*REQUIREMENT*: Gather all lines from the material that contain "JSON".

*INFORMATION SUPPLIED*:
>> START

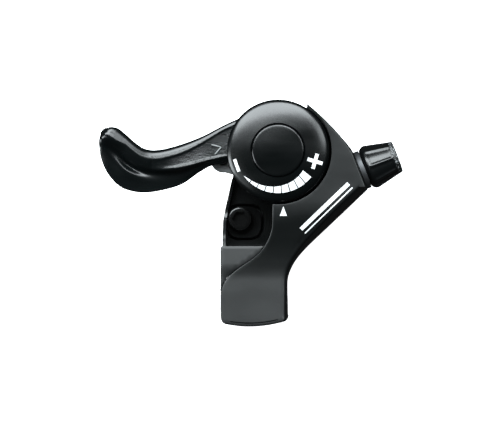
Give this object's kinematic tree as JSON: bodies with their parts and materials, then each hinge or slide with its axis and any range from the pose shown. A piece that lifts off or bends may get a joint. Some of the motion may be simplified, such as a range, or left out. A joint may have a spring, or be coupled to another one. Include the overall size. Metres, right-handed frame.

>> END
>> START

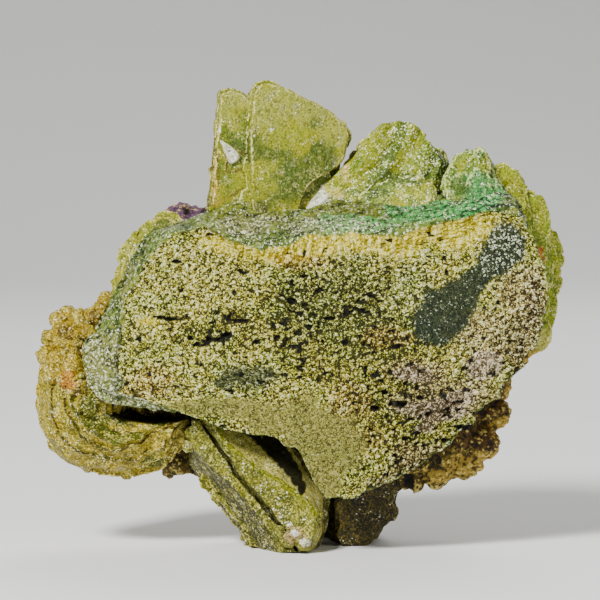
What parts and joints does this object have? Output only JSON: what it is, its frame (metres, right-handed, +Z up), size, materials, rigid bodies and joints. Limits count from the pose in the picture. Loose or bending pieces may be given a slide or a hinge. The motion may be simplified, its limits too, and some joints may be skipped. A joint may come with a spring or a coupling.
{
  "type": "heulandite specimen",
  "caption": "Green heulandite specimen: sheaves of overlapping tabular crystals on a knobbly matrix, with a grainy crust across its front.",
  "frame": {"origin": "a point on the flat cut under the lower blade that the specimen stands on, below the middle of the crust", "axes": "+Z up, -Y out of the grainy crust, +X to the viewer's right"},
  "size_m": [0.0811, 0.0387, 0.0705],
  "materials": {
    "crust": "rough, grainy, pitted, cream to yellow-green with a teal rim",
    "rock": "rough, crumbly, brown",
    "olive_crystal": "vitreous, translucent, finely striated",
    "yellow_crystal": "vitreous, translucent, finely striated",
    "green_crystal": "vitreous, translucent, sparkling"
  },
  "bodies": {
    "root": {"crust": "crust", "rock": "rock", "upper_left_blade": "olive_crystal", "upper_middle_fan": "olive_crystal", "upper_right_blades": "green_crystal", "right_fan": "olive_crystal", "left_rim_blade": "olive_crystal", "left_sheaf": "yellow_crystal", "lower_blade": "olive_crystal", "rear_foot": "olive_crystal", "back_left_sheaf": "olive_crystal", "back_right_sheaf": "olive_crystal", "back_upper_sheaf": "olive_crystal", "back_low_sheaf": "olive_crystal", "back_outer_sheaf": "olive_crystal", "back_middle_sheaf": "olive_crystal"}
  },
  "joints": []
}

>> END

*OUTPUT OF THE TASK*:
Give this object's kinematic tree as JSON: bodies with their parts and materials, then each hinge or slide with its axis and any range from the pose shown. A piece that lifts off or bends may get a joint. Some of the motion may be simplified, such as a range, or left out. A joint may have a spring, or be coupled to another one. Include the overall size. Metres, right-handed frame.
What parts and joints does this object have? Output only JSON: what it is, its frame (metres, right-handed, +Z up), size, materials, rigid bodies and joints. Limits count from the pose in the picture. Loose or bending pieces may be given a slide or a hinge. The motion may be simplified, its limits too, and some joints may be skipped. A joint may come with a spring or a coupling.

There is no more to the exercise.